Give back an exact copy of the lines from the start of the material through the line bearing "import math". Include both ends and nothing else.

________________________________________

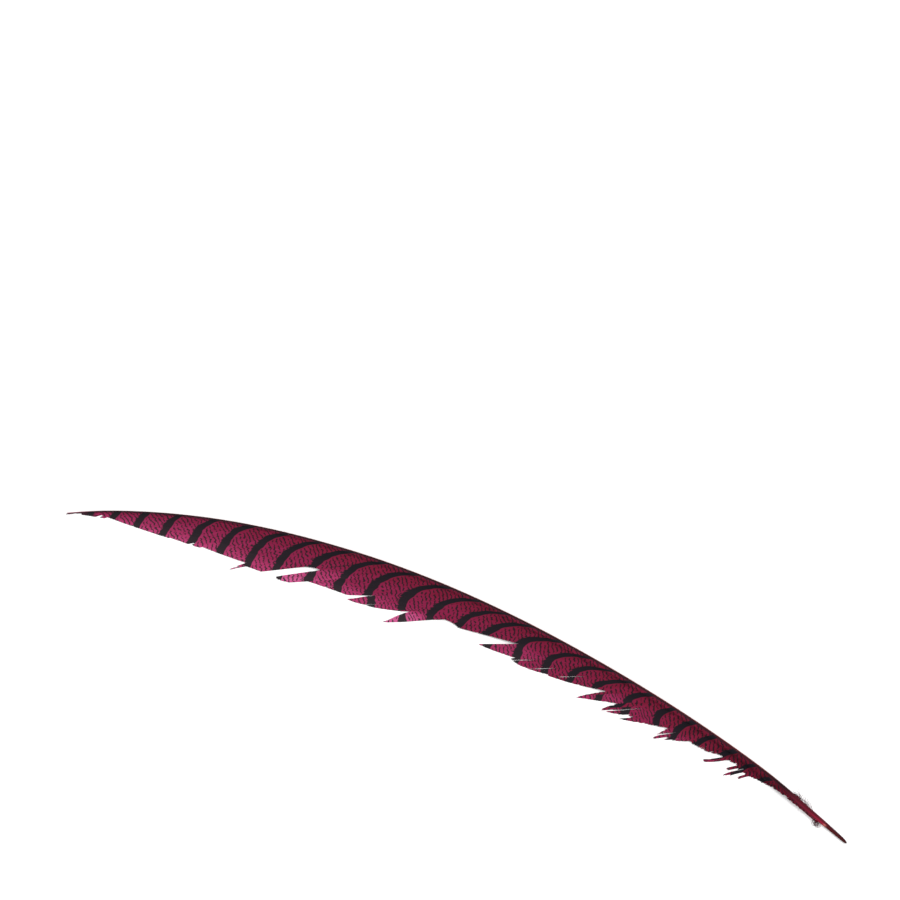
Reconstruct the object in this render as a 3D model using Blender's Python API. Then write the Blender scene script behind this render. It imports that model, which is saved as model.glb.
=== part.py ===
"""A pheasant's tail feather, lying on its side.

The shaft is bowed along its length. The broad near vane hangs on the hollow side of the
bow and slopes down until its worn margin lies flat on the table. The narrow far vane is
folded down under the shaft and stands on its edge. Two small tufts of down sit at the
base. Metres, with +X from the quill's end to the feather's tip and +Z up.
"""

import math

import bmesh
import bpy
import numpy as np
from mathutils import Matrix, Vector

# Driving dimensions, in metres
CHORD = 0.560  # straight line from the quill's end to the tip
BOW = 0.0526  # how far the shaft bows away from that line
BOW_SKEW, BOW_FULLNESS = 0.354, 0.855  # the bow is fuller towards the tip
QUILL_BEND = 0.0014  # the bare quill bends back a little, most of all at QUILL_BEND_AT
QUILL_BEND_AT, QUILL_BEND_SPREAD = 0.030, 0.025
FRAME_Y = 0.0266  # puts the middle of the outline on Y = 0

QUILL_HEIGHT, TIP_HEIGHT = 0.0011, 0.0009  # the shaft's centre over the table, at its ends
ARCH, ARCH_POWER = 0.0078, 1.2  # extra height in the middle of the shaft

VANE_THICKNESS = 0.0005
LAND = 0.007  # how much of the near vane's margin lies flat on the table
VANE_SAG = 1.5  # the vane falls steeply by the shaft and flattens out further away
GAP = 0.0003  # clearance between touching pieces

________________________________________

WRITTEN RESPONSE:
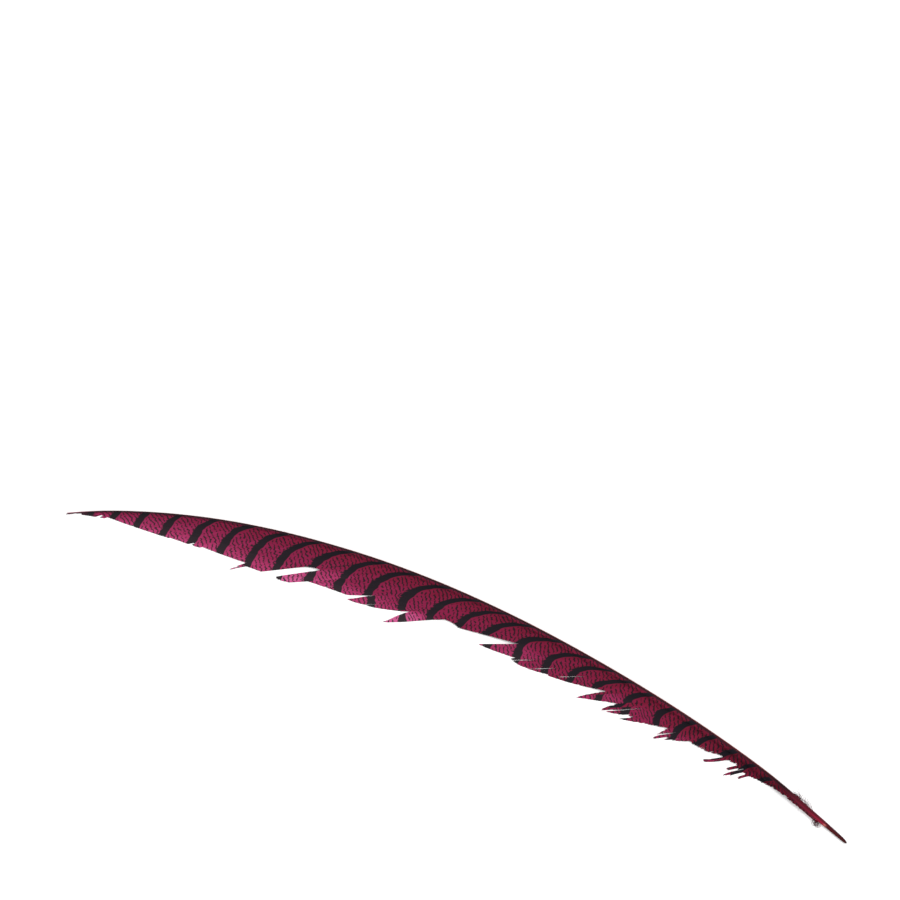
Reconstruct the object in this render as a 3D model using Blender's Python API. Then write the Blender scene script behind this render. It imports that model, which is saved as model.glb.
=== part.py ===
"""A pheasant's tail feather, lying on its side.

The shaft is bowed along its length. The broad near vane hangs on the hollow side of the
bow and slopes down until its worn margin lies flat on the table. The narrow far vane is
folded down under the shaft and stands on its edge. Two small tufts of down sit at the
base. Metres, with +X from the quill's end to the feather's tip and +Z up.
"""

import math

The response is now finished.